There are times I feel embarrassed & ashamed to be a human being. But then, I am glad I was not born an animal. It just seems so hard for many of them in this human-centric world.
But that’s my 2 cents worth.
March 20th, 2006 at 23:24 pm
If you’re bothered by starvation, do something about it. There are hundreds of organizations looking for money and man-power. If you can raise the funds or provide the time, do it. Don’t lament that others aren’t, because they’re already lamenting that themselves.
March 23rd, 2006 at 11:32 am
dan, part of my point in this rant was that starvation isn’t just a thing that happens by itself, and it can’t be solved just by donating to a charity to feed the starving kids in africa or something. The problems described are caused by these processes that funnel money from the places commonly referred to as the “third world” to the wealthy countries of Europe and North America. IMF regulations, “development”, and many other things are methods of extracting wealth from the south for the benefit of the north.

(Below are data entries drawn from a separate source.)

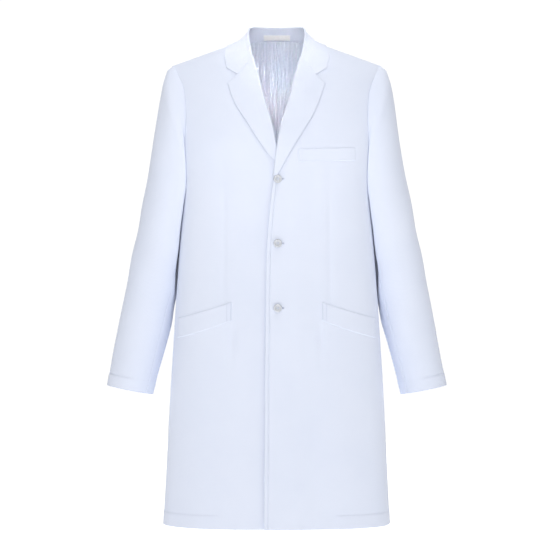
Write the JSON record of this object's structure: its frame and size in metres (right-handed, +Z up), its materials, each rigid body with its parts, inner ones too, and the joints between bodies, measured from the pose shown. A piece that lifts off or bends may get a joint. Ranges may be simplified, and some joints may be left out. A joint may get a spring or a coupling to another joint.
{
  "type": "lab coat",
  "caption": "Knee-length tailored lab coat with notched lapels, buttoned front, welt pockets and long sleeves that lift; the fronts swing open.",
  "frame": {"origin": "middle of the neck opening, level with the back neck seam, where a neck or a hanger's hook passes", "axes": "+Z up, the wearer faces -Y, the wearer's left is +X"},
  "size_m": [0.6994, 0.2516, 1.0238],
  "materials": {
    "coat": "crisp fine twill, matt, very slightly blue white",
    "lining": "light blue lining with fine upright pleats",
    "label": "blank woven satin label",
    "button": "pearly grey-white, polished",
    "thread": "twisted sewing thread"
  },
  "bodies": {
    "coat_body": {"front_left": "coat", "front_right": "coat", "back_left": "coat", "back_right": "coat", "lapel_left": "coat", "lapel_right": "coat", "collar_fall": "coat", "collar_stand": "coat", "back_lining": "lining", "neck_label": "label", "breast_welt": "coat", "breast_pocket_bag": "lining", "hip_welt_left": "coat", "hip_welt_right": "coat", "hip_pocket_bag_left": "lining", "hip_pocket_bag_right": "lining"},
    "sleeve_left": {"sleeve_top_left": "coat", "sleeve_under_left": "coat"},
    "sleeve_right": {"sleeve_top_right": "coat", "sleeve_under_right": "coat"},
    "front_left": {"front_edge_left": "coat", "facing_left": "coat"},
    "front_right": {"front_edge_right": "coat", "facing_right": "coat"},
    "button_top": {"button_top": "button", "thread_top": "thread"},
    "button_middle": {"button_middle": "button", "thread_middle": "thread"},
    "button_bottom": {"button_bottom": "button", "thread_bottom": "thread"}
  },
  "joints": [
    {"name": "sleeve_left_lift", "type": "hinge", "parent": "coat_body", "child": "sleeve_left", "pos_m": [0.2165, 0.01, -0.064], "axis": [0, -1, 0], "range_deg": [0, 60]},
    {"name": "sleeve_right_lift", "type": "hinge", "parent": "coat_body", "child": "sleeve_right", "pos_m": [-0.2165, 0.01, -0.064], "axis": [0, 1, 0], "range_deg": [0, 60]},
    {"name": "front_left_open", "type": "hinge", "parent": "coat_body", "child": "front_left", "pos_m": [0.105, -0.1, -0.272], "axis": [0, 0, 1], "range_deg": [0, 70]},
    {"name": "front_right_open", "type": "hinge", "parent": "coat_body", "child": "front_right", "pos_m": [-0.105, -0.1, -0.272], "axis": [0, 0, -1], "range_deg": [0, 28]},
    {"name": "button_top_turn", "type": "hinge", "parent": "front_right", "child": "button_top", "pos_m": [0.002, -0.11639, -0.299], "axis": [0, -1, 0], "range_deg": [-30, 30], "stiffness_Nm_per_rad": 0.0005},
    {"name": "button_middle_turn", "type": "hinge", "parent": "front_right", "child": "button_middle", "pos_m": [0.002, -0.11199, -0.427], "axis": [0, -1, 0], "range_deg": [-30, 30], "stiffness_Nm_per_rad": 0.0005},
    {"name": "button_bottom_turn", "type": "hinge", "parent": "front_right", "child": "button_bottom", "pos_m": [0.002, -0.11578, -0.556], "axis": [0, -1, 0], "range_deg": [-30, 30], "stiffness_Nm_per_rad": 0.0005}
  ],
  "couplings": [
    {"joint": "front_right_open", "follows": "front_left_open", "ratio": 0.4}
  ]
}
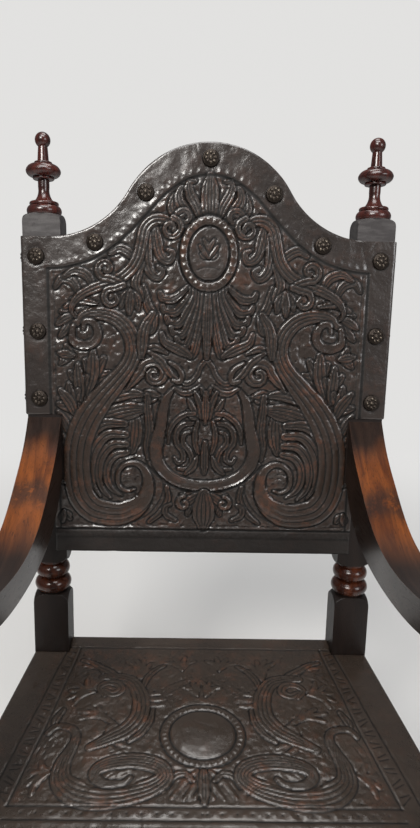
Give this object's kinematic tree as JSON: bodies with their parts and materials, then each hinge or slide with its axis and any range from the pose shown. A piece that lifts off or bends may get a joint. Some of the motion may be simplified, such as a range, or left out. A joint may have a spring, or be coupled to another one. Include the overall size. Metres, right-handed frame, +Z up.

The causes of poverty in the world are the structures that make the north wealthy at the expense of others. We can fight poverty in the south by fighting the rich people and corporations here in canada that are creating and benefitting from the situation.
I strongly recommend reading “Confessions of an Economic Hit Man” by John Perkins. He was a chief economist for a large company called Chas T. Main, which was similar to Halliburton, and in the book he explains the methods they used to purposely cheat people in the south to get their countries in deep debt, and then used that debt to enforce unjust “structural adjustments” that continued to make the company rich.